I Romani erano i forti e i nobili, più forti e più nobili di quanti siano mai esistiti e nemmeno mai stati sognati sulla terra; ogni vestigio della loro dominazione, fino alla più breve iscrizione, esercita un fascino, ammesso che si sappia intendere qual fosse l'animo che quelle cose scriveva. Gli Ebrei invece erano un popolo sacerdotale, popolo del risentimento, il quale possedeva una genialità senza pari per la morale delle masse: lo si confronti con i popoli dotati di qualità simili, per esempio con i Cinesi o i Germani, per discernere che cosa sia di primo e che cosa di quinto ordine. Quale dei due ha vinto, Roma o Giudea? Ma non vi è nessun dubbio. Si osservi piuttosto davanti a chi oggi, nella stessa Roma, ci si prosterna come davanti al compendio di tutti i più alti valori — e non soltanto a Roma, ma in tutta una metà della terra, dovunque l'uomo è addomesticato o vuole esserlo: — davanti a tre Giudei, come si sa, e a una Giudea (davanti a Gesù di Nazareth, al pescatore Pietro, a Paolo che fabbricava tappeti e alla madre dell'ora nominato Gesù, chiamata Maria). È un fatto assai notevole indubbiamente che Roma sia stata vinta. È vero che durante il Rinascimento si è avuto un risveglio superbo e inquietante dell'ideale classico, della valutazione aristocratica di tutte le cose: Roma antica nuovamente si agita come si risvegliasse da un letargo, in cui l'aveva tenuta schiacciata la Roma nuova, la Roma ebraicizzata, edificata sulle sue rovine, che presentava l'aspetto di una sinagoga ecumenica e si chiamava «Chiesa»: ma subito Giuda trionfò di nuovo, grazie a quel moto di risentimento (tedesco e inglese) fondamentalmente plebeo che si chiamò Riforma, includendovi quel che doveva seguirne, la Controriforma, vale a dire il ristabilimento dell'antico silenzio sepolcrale sulla Roma classica. In un senso ancora più decisivo e profondo Giuda conseguì una nuova vittoria sull'ideale classico con la Rivoluzione francese: in quel tempo l'ultima aristocrazia politica che ancora sussistesse in Europa, la francese dei secoli decimosesto e decimosettimo, crollò sotto i colpi degli istinti popolari di risentimento, e mai fu udito sulla terra giubilio più vasto, un entusiasmo più strepitoso!

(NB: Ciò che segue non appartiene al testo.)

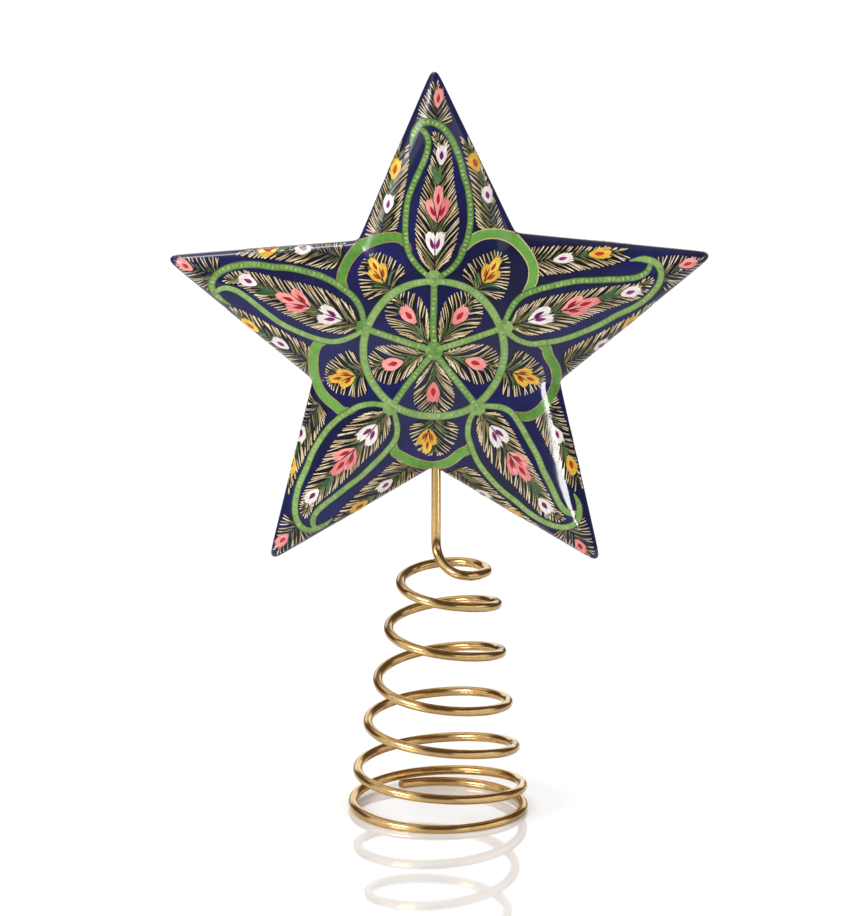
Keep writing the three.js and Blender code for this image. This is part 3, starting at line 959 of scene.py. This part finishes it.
def plainSpline(values, at):
    # Even Catmull-Rom through a list of numbers, as the part's source has it
    low = min(int(at), len(values) - 1)
    t = at - low
    before = values[max(low - 1, 0)]
    start = values[low]
    end = values[min(low + 1, len(values) - 1)]
    after = values[min(low + 2, len(values) - 1)]
    leave, reach = (end - before) / 2, (after - start) / 2
    cube = (2 * start - 2 * end + leave + reach) * t**3
    return cube + (3 * end - 3 * start - 2 * leave - reach) * t**2 + leave * t + start


def springPoint(turn):
    first, last = wire["endInsetTurns"]
    share = min(max((turn - first) / (last - first), 0), 1)
    radius = plainSpline(wire["turnRadii"], turn) - wire["endInset"] * share * share * (3 - 2 * share)
    z = max(plainSpline(wire["halfTurnHeights"], 2 * turn), wire["restHeight"])
    centreX = wire["footCentreX"] + wire["lean"] * (z / wire["halfTurnHeights"][0]) ** 2
    angle = 2 * math.pi * turn
    return Vector((centreX + radius * math.sin(angle), -radius * math.cos(angle), z))


def neckAndStem():
    start = springPoint(wire["start"])
    points = [springPoint(wire["start"] + 1 / 24), start]
    for across, forward, up in wire["neckShares"]:
        points.append(Vector((
            wire["stemX"] + (start.x - wire["stemX"]) * across,
            -wire["neckForward"] * forward,
            start.z + (wire["stemFoot"] - start.z) * up,
        )))
    for i in range(7):
        z = wire["stemFoot"] + (wire["hookFoot"] - wire["stemFoot"]) * i / 6
        points.append(Vector((wire["stemX"], 0, z)))
    for i in range(1, 4):
        angle = i * math.pi / 6
        x = wire["stemX"] + wire["hookRadius"] * (1 - math.cos(angle))
        points.append(Vector((x, 0, wire["hookFoot"] + wire["hookRadius"] * math.sin(angle))))
    for end in (0.5, 1):
        x = wire["stemX"] + wire["hookRadius"] + wire["hookEnd"] * end
        points.append(Vector((x, 0, wire["hookFoot"] + wire["hookRadius"])))
    return smoothPath(points, 8)[8:]


def wirePath():
    grid = wire["pointsPerTurn"]
    steps = range(int(wire["turns"] * grid), int(wire["start"] * grid), -1)
    turns = [wire["turns"]] + [step / grid for step in steps]
    spring = [springPoint(turn) for turn in turns]
    rest = neckAndStem()
    nearest = min(rest, key=lambda point: abs(point.z - wire["twistHeight"]))
    nearest.z = wire["twistHeight"]
    return spring + rest, turns


def wireTube(path):
    # The whole wire as a bevelled curve, made a mesh; its rings follow the path's points
    deselectAll()
    curve = bpy.data.curves.new("wirePath", "CURVE")
    curve.dimensions = "3D"
    curve.bevel_depth = wire["radius"] * mm
    curve.bevel_resolution = wire["bevelSteps"]
    curve.twist_mode = "MINIMUM"
    spline = curve.splines.new("POLY")
    spline.points.add(len(path) - 1)
    for point, at in zip(spline.points, path):
        point.co = (*((at + Vector((starCentre.x, 0, 0))) * mm), 1)
    tube = bpy.data.objects.new("wholeWire", curve)
    bpy.context.scene.collection.objects.link(tube)
    choose(tube)
    bpy.ops.object.convert(target="MESH")
    return bpy.context.active_object


def wireStretch(tube, name, first, last, rings):
    # The part of the tube between two of its rings, with its ends closed
    piece = copyOf(tube, name)
    sides = len(tube.data.vertices) // rings
    editPiece(piece)
    pick(piece, lambda vert: not first * sides <= vert.index < (last + 1) * sides)
    bpy.ops.mesh.delete(type="VERT")
    bpy.ops.mesh.select_mode(type="EDGE")
    bpy.ops.mesh.select_all(action="DESELECT")
    bpy.ops.mesh.select_non_manifold()
    bpy.ops.mesh.edge_face_add()
    faceOutwards(piece)
    return piece


brass = {
    "bright": srgb(228, 192, 132),
    "marked": srgb(176, 130, 74),
    "markShare": 0.6,
    "markStretch": (90.0, 5.0, 1.0),
    "dull": srgb(164, 116, 66),
    "dullShare": 0.35,
    "roughness": 0.12,
    "markRoughness": 0.08,
}


def brassFinish():
    # Drawn brass wire: bright, with fine brown marks that run along it
    shader = Shader("drawnBrass")
    along = shader.node("ShaderNodeTexCoord", output="UV")
    stretched = shader.node("ShaderNodeMapping", inputs={"Vector": along, "Scale": brass["markStretch"]})
    marks = shader.noise(stretched, 6, 4, 0.65)
    patches = shader.noise(shader.objectPlace(), 140)
    marked = shader.step(marks, 0.42, 0.72) * brass["markShare"]
    colour = shader.mix(marked, brass["bright"], brass["marked"])
    colour = shader.mix(shader.step(patches, 0.5, 0.8) * brass["dullShare"], colour, brass["dull"])
    rough = brass["roughness"] + marks * brass["markRoughness"]
    return shader.surface(baseColor=colour, metallic=1, roughness=rough,
                          normal=shader.bump(marks, 0.06, 0.0001))


drawnBrass = brassFinish()
path, turns = wirePath()
tube = wireTube(path)
rings = len(path)
print("wire tube:", len(tube.data.vertices), "vertices on", rings, "rings")


def ringOfTurn(turn):
    return min(range(len(turns)), key=lambda i: abs(turns[i] - turn))


twistRing = min(range(len(turns), rings), key=lambda i: abs(path[i].z - wire["twistHeight"]))
# name, first ring, last ring, the node it replaces, its bodies: one that it rides on, or the two on
# either side of its joint, which are not used to attach it, with 0 for the half turn below the joint and 1
# for the one above
stretches = [("wireFoot", 0, ringOfTurn(5), "spring_foot", ("foot",))]
for number, turn, below, above, node in wire["bends"]:
    joint = ringOfTurn(turn)
    stretches.append((f"wireTurn{number}Low", ringOfTurn(turn + 0.5), joint, None, (below, above, 0)))
    stretches.append((f"wireTurn{number}High", joint, ringOfTurn(turn - 0.5), node, (below, above, 1)))
stretches.append(("wireNeck", ringOfTurn(1), twistRing, "spring_neck", ("neck",)))
stretches.append(("wireStem", twistRing, rings - 1, "stem", ("star",)))
stemPieces = bpy.data.collections.new("stemPieces")  # what the stem's own small lamp lights
for name, first, last, node, bodies in stretches:
    piece = wireStretch(tube, name, first, last, rings)
    if name == "wireFoot":
        # The flat that it stands on. The usual threshold leaves points 0.1 mm under the floor
        cutOff(piece, (0, 0, 0), (0, 0, -1), 1e-7)
    if name == "wireStem":
        # A hair's gap, so that the stem turns on the neck without its end face rubbing
        editPiece(piece)
        pick(piece, lambda vert: vert.co.z < (wire["twistHeight"] + 0.01) * mm)
        bpy.ops.transform.translate(value=(0, 0, wire["twistGap"] * mm))
        bpy.ops.object.mode_set(mode="OBJECT")
    if len(bodies) == 1:
        finishPiece(piece, drawnBrass, wire["smoothAngle"], bodies[0])
    else:
        finishPiece(piece, drawnBrass, wire["smoothAngle"])
        below, above, half = bodies
        front, back = (path[ring].y * mm for ring in ((first, last) if half == 0 else (last, first)))
        if half == 0:
            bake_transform(piece)
        else:
            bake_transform(piece)
    if node:
        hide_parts(node)
    if name == "wireStem":
        stemPieces.objects.link(piece)
bpy.data.objects.remove(tube)
print("wire made in", len(stretches), "stretches")


# The strip and the plug inside the star
paper = {
    "dark": srgb(176, 160, 128),
    "pale": srgb(204, 192, 164),
    "pulpScale": 600,
    "fibreScale": 500,
    "fibreShare": 0.5,
    "roughness": 0.9,
    "grainStrength": 0.5,
    "grainHeight": 0.0003,
}


def paperFinish():
    # Bare pressed pulp
    shader = Shader("pressedPaper")
    place = shader.objectPlace()
    pulp = shader.noise(place, paper["pulpScale"], 5, 0.7)
    inputs = {"Vector": place, "Scale": paper["fibreScale"]}
    fibre = shader.node("ShaderNodeTexVoronoi", {"feature": "DISTANCE_TO_EDGE"}, inputs)
    colour = shader.mix(shader.step(pulp, 0.35, 0.7), paper["dark"], paper["pale"])
    grain = shader.bump(pulp + fibre * paper["fibreShare"], paper["grainStrength"], paper["grainHeight"])
    return shader.surface(baseColor=colour, roughness=paper["roughness"], normal=grain)


pressedPaper = paperFinish()
for node in ("seam_strip", "stem_plug"):
    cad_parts[node].data.materials.clear()
    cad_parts[node].data.materials.append(pressedPaper)
print("paper parts finished")


# The floor, lamps and world
studio = {
    "floorSize": 8,
    "floorDrop": 0.00005,
    "floorColour": (0.86, 0.86, 0.86, 1),
    "floorSeen": (1, 1, 1, 1),
    "floorShine": 0.29,
    "floorRoughness": 0.05,
    "gloom": (0.11, 0.08, 0.065, 1),
    "screen": (1.25, 1.25, 1.25, 1),
    "tableReach": (0.3, 0.4),  # where the bright table ends for reflections in the lacquer, in m
    "farFloor": (0.03, 0.03, 0.035, 1),
    "worldStrength": 0.9,
    "lamps": [
        # name, place, turned to, width, height, watts, the pieces whose gloss alone it lights
        ("softboxLeft", (-1.15, -0.85, 0.72), (0, 0, 0.1), 0.6, 0.45, 9, None),
        ("stripRight", (0.182, -0.254, 0.03), (0.03, 0, 0.09), 0.025, 0.06, 0.13, starPieces),
        ("stripTop", (-0.085, 0.39, 1.05), (-0.04, 0, 0.13), 0.4, 0.21, 2.2, starPieces),
        ("glowLeft", (-1.25, -0.8, 0.62), (0, 0, 0.12), 1.0, 0.8, 12, starPieces),
        ("stripStem", (0.173, -0.1, 0.029), (0, 0, 0.085), 0.045, 0.04, 0.014, stemPieces),
    ],
}

# The room that gloss sees, by the direction it looks in: -1 to 1 aside, forward and up. Each pair is
# where something starts to show and where it shows in full
room = {
    "wallsAside": (0.28, 0.5),
    "wallsForward": (0, 0.3),
    "wallsTop": (0.46, 0.66),
    "frontTop": (0.1, 0.32),
    "frontForward": (-0.6, -0.2),
    "frontLight": 0.35,
    "ceilingLeft": (0.1, 0.28),
    "ceilingFoot": (0.5, 0.7),
    "ceilingLight": 0.8,
    "screenForward": (0.8, 0.9),
    "screenFoot": (0.1, 0.16),
    "screenTop": (0.4, 0.48),
    "slotForward": (0.98, 0.99),
    "slotFoot": (-0.01, 0),
}


def addFloor():
    # A white glossy table; beyond it the lacquer reflects only the dark room
    deselectAll()
    bpy.ops.mesh.primitive_plane_add(size=studio["floorSize"], location=(0, 0, -studio["floorDrop"]))
    floor = bpy.context.active_object
    floor.name = "floor"
    shader = Shader("whiteTable")
    seen = shader.node("ShaderNodeLightPath", output="Is Camera Ray")
    colour = shader.mix(seen, studio["floorColour"], studio["floorSeen"])
    plain = shader.node("ShaderNodeBsdfDiffuse", inputs={"Color": colour})
    inputs = {"Color": (1, 1, 1, 1), "Roughness": studio["floorRoughness"]}
    mirror = shader.node("ShaderNodeBsdfGlossy", inputs=inputs)
    table = shader.node("ShaderNodeMixShader", inputs={0: studio["floorShine"], 1: plain, 2: mirror})
    reach = shader.node("ShaderNodeVectorMath", {"operation": "LENGTH"}, {0: shader.objectPlace()}, "Value")
    inReflection = shader.node("ShaderNodeLightPath", output="Is Glossy Ray")
    far = shader.node("ShaderNodeBsdfDiffuse", inputs={"Color": studio["farFloor"]})
    share = shader.step(reach, *studio["tableReach"]) * inReflection
    both = shader.node("ShaderNodeMixShader", inputs={0: share, 1: table, 2: far})
    shader.node("ShaderNodeOutputMaterial", inputs={"Surface": both})
    floor.data.materials.append(shader.owner)


def addLamps():
    for name, place, target, width, height, watts, glossyPieces in studio["lamps"]:
        aim = (Vector(target) - Vector(place)).to_track_quat("-Z", "Y")
        bpy.ops.object.light_add(type="AREA", location=place, rotation=aim.to_euler())
        lamp = bpy.context.active_object
        lamp.name = name
        lamp.data.shape = "RECTANGLE"
        lamp.data.size = width
        lamp.data.size_y = height
        lamp.data.energy = watts
        if glossyPieces:
            lamp.visible_diffuse = False
            lamp.light_linking.receiver_collection = glossyPieces


def lightWorld():
    world = bpy.data.worlds.new("studio")
    bpy.context.scene.world = world
    shader = Shader("studio", world)
    direction = shader.node("ShaderNodeTexCoord", output="Generated")
    across, forward, upward = (
        shader.node("ShaderNodeSeparateXYZ", inputs={0: direction}, output=axis) for axis in "XYZ"
    )
    # Gloss sees a dark room with pale walls at both sides, a lit ceiling at the left and a screen behind,
    # which a slot carries on down to the floor, for low views
    aside = shader.node("ShaderNodeMath", {"operation": "ABSOLUTE"}, {0: across})

    def reached(value, name):
        return shader.step(value, *room[name])

    walls = reached(aside, "wallsAside") * (1 - reached(forward, "wallsForward"))
    walls = walls * (1 - reached(upward, "wallsTop"))
    front = (1 - reached(upward, "frontTop")) * (1 - reached(forward, "frontForward")) * room["frontLight"]
    ceiling = reached(forward * 0.3 - across, "ceilingLeft") * reached(upward, "ceilingFoot")
    ceiling = ceiling * room["ceilingLight"]
    screenFoot = reached(upward, "screenFoot")
    screen = reached(forward, "screenForward") * screenFoot * (1 - reached(upward, "screenTop"))
    slot = reached(forward, "slotForward") * reached(upward, "slotFoot") * (1 - screenFoot)
    glossy = shader.mix(walls + front + ceiling, studio["gloom"], (1, 1, 1, 1))
    glossy = shader.mix(screen + slot, glossy, studio["screen"])
    plain = (studio["worldStrength"],) * 3 + (1,)
    colour = shader.mix(shader.node("ShaderNodeLightPath", output="Is Glossy Ray"), plain, glossy)
    colour = shader.mix(shader.node("ShaderNodeLightPath", output="Is Camera Ray"), colour, (1, 1, 1, 1))
    sky = shader.node("ShaderNodeBackground", inputs={"Color": colour, "Strength": 1})
    shader.node("ShaderNodeOutputWorld", inputs={"Surface": sky})


addFloor()
addLamps()
lightWorld()
print("studio set up")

È vero che improvvisamente, in mezzo a tutto questo fracasso, accadde la cosa più prodigiosa e più inattesa: l'ideale antico si rialzò, in carne e ossa e con un insolito splendore, davanti agli occhi e alla coscienza dell'umanità, — e ancora una volta, più forte, più semplice, più efficace che mai, risuonò di fronte al motto menzognero del risentimento, diritto della maggioranza, di fronte alla volontà d'avvilimento, d'abbassamento, di livellamento, di fronte al crepuscolo dell'uomo, il terribile e affascinante motto contrario, quello del diritto dei pochi! Per ultimo, a indicare l'altra via, apparve Napoleone, uomo unico e tardi venuto, se mai ve ne furono, e con lui apparve l'incarnazione del problema dell'ideale aristocratico; si rifletta bene qual genere di problema sia questo: Napoleone, la sintesi dell'inumano e del sovrumano...


Friedrich Nietzsche, Genealogia della morale (1887). Saggio I - paragrafo 16.